Por Luís Paulino Pereira
Ao constatar o número assustador de novos infetados pela SARS-CoV-2, bem como as vítimas que a pandemia vai fazendo dia após dia, lembro -me da conversa recente com uma doente que, dominada pelo pânico característico do tempo que estamos a viver – e revoltada com certos tipos de comportamento –, afirmava categoricamente: «Não há dúvida, senhor doutor, a culpa é toda das pessoas e por causa de uns pagam os outros».
Tentei acalmar um pouco a sua efervescência, fazendo-a ver que há igualmente fatores que contribuem para agravar o problema; mas ela não alterava a sua maneira de pensar, mantendo o espírito crítico.
Todos sabemos que, em qualquer situação de conflito, é quase inevitável não haver culpados e vítimas. Tem que haver culpados à força, a quem se pedem logo responsabilidades pelo que aconteceu e, se necessário, recorre-se mesmo à Justiça. Somos assim.

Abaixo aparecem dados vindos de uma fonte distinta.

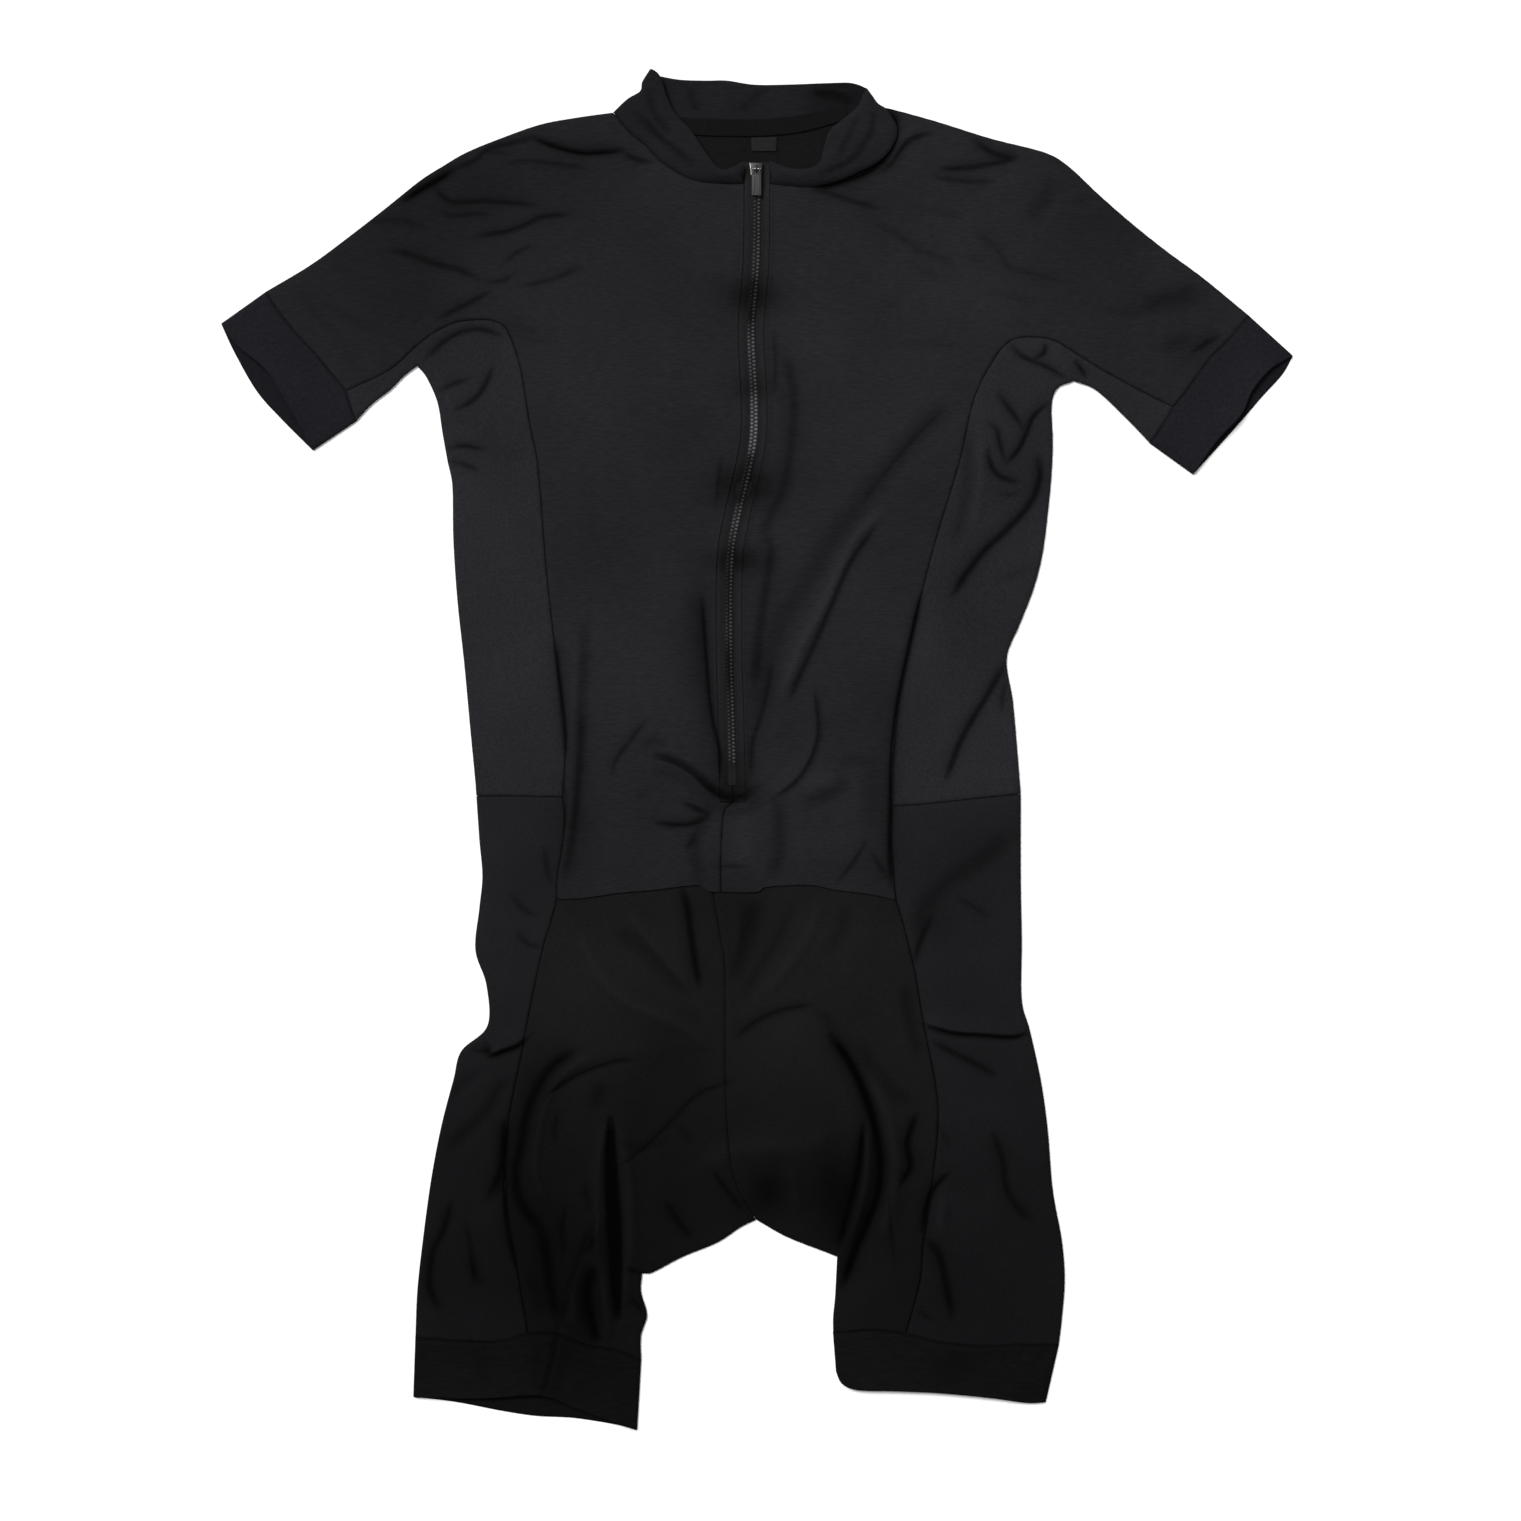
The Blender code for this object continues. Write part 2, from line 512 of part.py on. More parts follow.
# ---------------------------------------------------------------- bands
tube("cuff_left", chain("cuff_a_l", "cuff_b_l"), chain("mouth_front_l"), chain("mouth_back_l"),
     3, CUFF)
tube("cuff_right", chain("cuff_a_r", "cuff_b_r"), chain("mouth_front_r"),
     chain("mouth_back_r"), 3, CUFF)
tube("gripper_left", chain("band_a_l", "band_b_l"), chain("foot_front_l"),
     chain("foot_back_l"), 3, BAND, 18)
tube("gripper_right", chain("band_a_r", "band_b_r"), chain("foot_front_r"),
     chain("foot_back_r"), 3, BAND, 18)

# ---------------------------------------------------------------- back layer
NECK_BACK = smooth_curve([JUNCTION["neck_l"], (645, 116), (681, 119), (740, 121), (775, 120),
                          (830, 117), (862, 112), JUNCTION["neck_r"]], EDGE_STEP)
BACK_WAIST = smooth_curve([(481, 880), (750, 888), (1021, 880)], 40.0)
BACK_MID = smooth_curve([(750, 888), (752, 1000), (754, 1120), JUNCTION["crotch"]], 30.0)


def cut(line, y_chart, above):
    """The part of a side line above or below a chart height."""
    y = (CHART_CENTRE[1] - y_chart) * UNIT
    order = line if line[0, 1] > line[-1, 1] else line[::-1]
    x = np.interp(y, order[::-1, 1], order[::-1, 0])
    if above:
        return np.vstack([order[order[:, 1] > y + 2], [[x, y]]])
    return np.vstack([[[x, y]], order[order[:, 1] < y - 2]])


side_low_l, side_low_r = curve("side_low_l"), curve("side_low_r")
back_l, back_r = cut(side_low_l, 880, True), cut(side_low_r, 880, True)
seat_l, seat_r = cut(side_low_l, 880, False), cut(side_low_r, 880, False)
BACK_WAIST[0], BACK_WAIST[-1] = back_l[-1], back_r[-1]
middle = BACK_WAIST[len(BACK_WAIST) // 2]
BACK_MID[0] = middle

sheet("back", chain("shoulder_l", "cuff_a_l", "cuff_b_l", "under_l", "side_up_l", back_l,
                    BACK_WAIST, back_r[::-1], "-side_up_r", "-under_r", "-cuff_b_r",
                    "-cuff_a_r", "-shoulder_r", NECK_BACK[::-1]),
      flat_height, JERSEY, bottom=lambda p: np.zeros(len(p)), face_step=70.0)
half = len(BACK_WAIST) // 2
sheet("seat_left", chain(seat_l, "band_a_l", "band_b_l", "inner_l", "crotch_l",
                         BACK_MID[::-1], BACK_WAIST[:half + 1][::-1]),
      seat_height, SHORTS, bottom=lambda p: np.zeros(len(p)), face_step=26.0)
sheet("seat_right", chain(seat_r, "band_a_r", "band_b_r", "inner_r", "crotch_r",
                          BACK_MID[::-1], BACK_WAIST[half:]),
      seat_height, SHORTS, bottom=lambda p: np.zeros(len(p)), face_step=26.0)

# ---------------------------------------------------------------- collar
TOP_L = smooth_curve([(650, 69), (660, 77), (667, 97), (676, 115), (691, 131), (706, 153),
                      (720, 170), (732, 168), (745, 162)], 11.0)
TOP_R = smooth_curve([(868, 86), (862, 97), (857, 108), (842, 121), (829, 132), (823, 150),
                      (817, 166), (795, 170), (769, 162)], 11.0)
OUT_L = smooth_curve([JUNCTION["neck_l"], (627, 99), (640, 91), (642, 82), (650, 69)], 8.0)
OUT_R = smooth_curve([(868, 86), (872, 93), (878, 103), JUNCTION["neck_r"]], 8.0)
base_l, base_r = curve("neck_base_l", 11.0), curve("neck_base_r", 11.0)


def collar_height(base, top):
    def height(points):
        a = distance_to(points, base)
        b = distance_to(points, top)
        return EDGE_HEIGHT + LOFT * 0.9 + COLLAR_RISE * (a / np.maximum(a + b, 1e-6)) ** 0.8
    return height


sheet("collar_left", chain("neck_base_l", TOP_L[::-1], OUT_L[::-1]),
      collar_height(base_l, TOP_L), JERSEY, face_step=13.0)
sheet("collar_right", chain("neck_base_r", OUT_R[::-1], TOP_R),
      collar_height(base_r, TOP_R), JERSEY, face_step=13.0)
BACK_TOP = smooth_curve([(652, 74), (679, 79), (706, 80), (727, 80), (754, 84), (787, 84),
                         (846, 82), (864, 86)], 14.0)
BACK_LOW = smooth_curve([(655, 115.4), (681, 117.8), (740, 119.8), (775, 118.8), (830, 115.6),
                         (862, 110.4)], 14.0)
sheet("collar_back", chain(BACK_TOP, BACK_LOW[::-1]), flat_height, JERSEY,
      bottom=lambda p: np.zeros(len(p)), face_step=20.0)
TAPE_TOP = smooth_curve([(664, 112), (681, 117), (740, 119), (775, 118), (805, 114),
                         (838, 108)], 14.0)
TAPE_LOW = smooth_curve([(664, 124), (690, 134), (740, 136), (775, 135), (805, 131),
                         (838, 122)], 14.0)
sheet("neck_tape", chain(TAPE_TOP, TAPE_LOW[::-1]), lambda p: np.full(len(p), 2.5), TAPE,
      wall=1.0, face_step=20.0)
LABEL = smooth_curve([(751, 137.2), (777, 136.6)], 12.0)
LABEL_LOW = smooth_curve([(751, 151), (777, 151)], 12.0)
sheet("neck_label", chain(LABEL, LABEL_LOW[::-1]), lambda p: np.full(len(p), 2.5), TAPE,
      wall=1.0, face_step=20.0)

# ---------------------------------------------------------------- zip


def zip_base(points):
    """Height of the zip's channel: it follows the front, and dips under the slider."""
    base = jersey_height(points)
    y = (CHART_CENTRE[1] - points[:, 1] / UNIT)
    under = 1 - step01(y, 180, 192)
    return base * (1 - under) + 3.2 * under


def tape_height(points):
    return zip_base(points) - 0.9


def chain_height(points):
    return zip_base(points) - 0.1


tape_l = chain(beside_zip(-ZIP_TAPE_HALF, 162, 802),
               beside_zip(-ZIP_CHAIN_HALF, 162, 802)[::-1])
tape_r = chain(beside_zip(ZIP_TAPE_HALF, 162, 802),
               beside_zip(ZIP_CHAIN_HALF, 162, 802)[::-1])
teeth = chain(beside_zip(-ZIP_CHAIN_HALF, 181, 802),
              beside_zip(ZIP_CHAIN_HALF, 181, 802)[::-1])
sheet("zip_tape_left", tape_l, tape_height, TAPE, wall=0.8, face_step=80.0)
sheet("zip_tape_right", tape_r, tape_height, TAPE, wall=0.8, face_step=80.0)
sheet("zip_chain", teeth, chain_height, PLASTIC, wall=1.6, face_step=80.0)

px, py = (to_mm(PIVOT) / 1000).tolist()
pz = PIVOT_Z / 1000


def joined(name, pieces, mat, location):
    """Primitive boxes and rods joined into one body by Boolean unions."""
    objs = []
    for i, (kind, size, at) in enumerate(pieces):
        bm = bmesh.new()
        if kind == "box":
            bmesh.ops.create_cube(bm, size=1.0)
            bmesh.ops.scale(bm, vec=Vector(size) / 1000, verts=bm.verts)
        else:
            bmesh.ops.create_cone(bm, cap_ends=True, segments=16, radius1=size[0] / 1000,
                                  radius2=size[0] / 1000, depth=size[1] / 1000)
            for v in bm.verts:
                v.co = Vector((v.co.z, v.co.y, v.co.x))
            bmesh.ops.recalc_face_normals(bm, faces=bm.faces)
        bmesh.ops.translate(bm, vec=Vector(at) / 1000, verts=bm.verts)
        objs.append(add_object(f"{name}_{i}", bm, mat))
    base = objs[0]
    for other in objs[1:]:
        mod = base.modifiers.new("join", "BOOLEAN")
        mod.operation = "UNION"
        mod.solver = "EXACT"
        mod.object = other
    graph = bpy.context.evaluated_depsgraph_get()
    mesh = bpy.data.meshes.new_from_object(base.evaluated_get(graph))
    for o in objs:
        bpy.data.objects.remove(o, do_unlink=True)
    mesh.name = name
    obj = bpy.data.objects.new(name, mesh)
    obj.location = location
    SUIT.objects.link(obj)
    return obj


# slider: lower plate, upper plate, middle post and the bridge that holds the pin
joined("zip_slider", [
    ("box", (8.8, 11.0, 1.2), (0, -0.4, 3.4 - PIVOT_Z)),
    ("box", (8.6, 10.6, 1.2), (0, -0.4, 6.0 - PIVOT_Z)),
    ("box", (2.4, 3.2, 2.2), (0, 3.0, 4.7 - PIVOT_Z)),
    ("box", (2.0, 0.9, 3.2), (0, 1.9, 7.9 - PIVOT_Z)),
    ("box", (2.0, 0.9, 3.2), (0, -1.9, 7.9 - PIVOT_Z)),
    ("box", (2.0, 4.7, 0.8), (0, 0, 9.7 - PIVOT_Z)),
], METAL, (px, py, pz))
# pull tab: pin through the bridge, two arms, and the grip
joined("pull_tab", [
    ("box", (TAB_WIDTH, TAB_LENGTH, TAB_THICK), (0, -4.2 - TAB_LENGTH / 2, 0)),
    ("box", (1.1, 5.0, 1.2), (2.3, -2.3, 0)),
    ("box", (1.1, 5.0, 1.2), (-2.3, -2.3, 0)),
    ("rod", (0.55, 5.6), (0, 0, 0)),
], PLASTIC, (px, py, pz))
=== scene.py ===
# Looks of the cycling skinsuit laid flat: cloth shells with their folds, seams and stitches,
# zip teeth, slider and pull tab, a pale floor, soft light and a camera from above.
import bpy
import bmesh
import math
import numpy as np
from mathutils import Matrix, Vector, kdtree
from mathutils.geometry import delaunay_2d_cdt


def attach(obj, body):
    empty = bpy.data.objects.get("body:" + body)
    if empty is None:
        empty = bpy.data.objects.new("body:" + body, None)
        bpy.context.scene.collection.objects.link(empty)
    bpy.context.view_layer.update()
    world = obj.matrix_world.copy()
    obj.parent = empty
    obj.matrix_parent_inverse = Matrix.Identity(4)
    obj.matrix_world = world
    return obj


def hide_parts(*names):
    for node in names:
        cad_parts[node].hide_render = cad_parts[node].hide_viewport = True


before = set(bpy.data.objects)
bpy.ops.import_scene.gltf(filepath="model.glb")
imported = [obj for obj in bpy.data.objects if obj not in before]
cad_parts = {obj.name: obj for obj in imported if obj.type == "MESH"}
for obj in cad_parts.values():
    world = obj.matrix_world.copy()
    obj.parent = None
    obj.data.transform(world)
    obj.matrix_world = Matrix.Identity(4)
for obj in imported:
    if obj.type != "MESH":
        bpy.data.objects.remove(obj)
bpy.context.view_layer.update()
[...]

Neste caso particular, uns culpam as pessoas, responsabilizando-as pelo seu mau comportamento cívico; outras atiram-se ao Governo, apontando-lhe o dedo pelas falhas na gestão desta pandemia, quer por ser brando demais nas medidas tomadas, quer por não as ter tomado em devido tempo. Há ainda quem procure encontrar explicações no quadro internacional, relacionando tudo o que vai acontecendo no nosso país com aquilo que se passa lá fora.
A culpa tem de vir de algum lado e geralmente é sempre ‘dos outros’. É raro aquele que reconhece os seus erros e os assume frontalmente, por ser sinal de fraqueza, de incompetência, de insegurança, de derrota, que muitas vezes custa a admitir. É melhor sair-se sempre como o vencedor, o primeiro, o maior, o que nunca falha, do que ser apontado pelos outros como o ‘parente pobre’, o ‘derrotado’, o ‘elo mais fraco’.
Mas, perante este cenário de horrores que temos vivido, de quem é afinal a culpa? Do Governo? Das pessoas? De ambos? Eu diria que todos temos culpas e temos também as nossas razões. Vejamos. Não decretou o Governo um confinamento geral? E o que se verifica? O trânsito abrandou? As pessoas estão todas em casa? Cumprem todas as regras definidas ou, pelo contrário, agarram-se às exceções para tentar escapar às diretrizes superiores?
Por outro lado, se estamos perante uma crise sanitária sem precedentes, qual a razão para não mandar fechar as escolas mais cedo, como aconteceu em março do passado ano? E o que dizer deste momento eleitoral? Não faria todo o sentido em tempo de pandemia ter adiado eleições, pelo perigo que poderiam representar para a saúde pública, quando se exigem sacrifícios duríssimos aos portugueses? O que devia contar mais: os ‘impedimentos’ constitucionais difíceis de ultrapassar ou as vidas humanas que se vão perdendo e que os profissionais de saúde tudo fazem para salvar?
Como médico e cidadão, tenho uma palavra a dizer. Temos de cumprir com o que nos é legalmente imposto, mas, acima de tudo, é preciso bom senso para perceber que a recuperação também passa por cada um. É triste que, na rua, continue a ver-se muita gente sem máscara e várias pessoas em grupo; que existam espaços comerciais completamente cheios; que em certas horas os transportes vão a transbordar; que as urgências hospitalares estejam mais do que nunca sobrecarregadas com ‘falsas urgências’, provocando horas e horas de espera; que aos centros de saúde recorram neste período de confinamento muitos utentes sem qualquer justificação para lá irem, impedindo os seus profissionais de se articularem melhor com os do setor hospitalar, a bem dos ‘verdadeiros’ doentes. Como se vê, todos temos ‘culpas no cartório’ – e, ao mesmo tempo, as nossas razões.
De nada adianta ‘atirar a primeira pedra’, quando não há ninguém inocente e em condições de o poder fazer. Vivemos tempos dificílimos, havendo quem diga que o pior ainda está para vir… A gravidade do momento atual exige a colaboração de todos e ninguém deve demitir-se desse dever elementar.
De quem é a culpa? Cada qual terá a sua opinião. Mas, no fundo, a culpa será sempre daqueles que não cumprem a sua obrigação. Por muito que nos custe admiti-lo, esta é a realidade!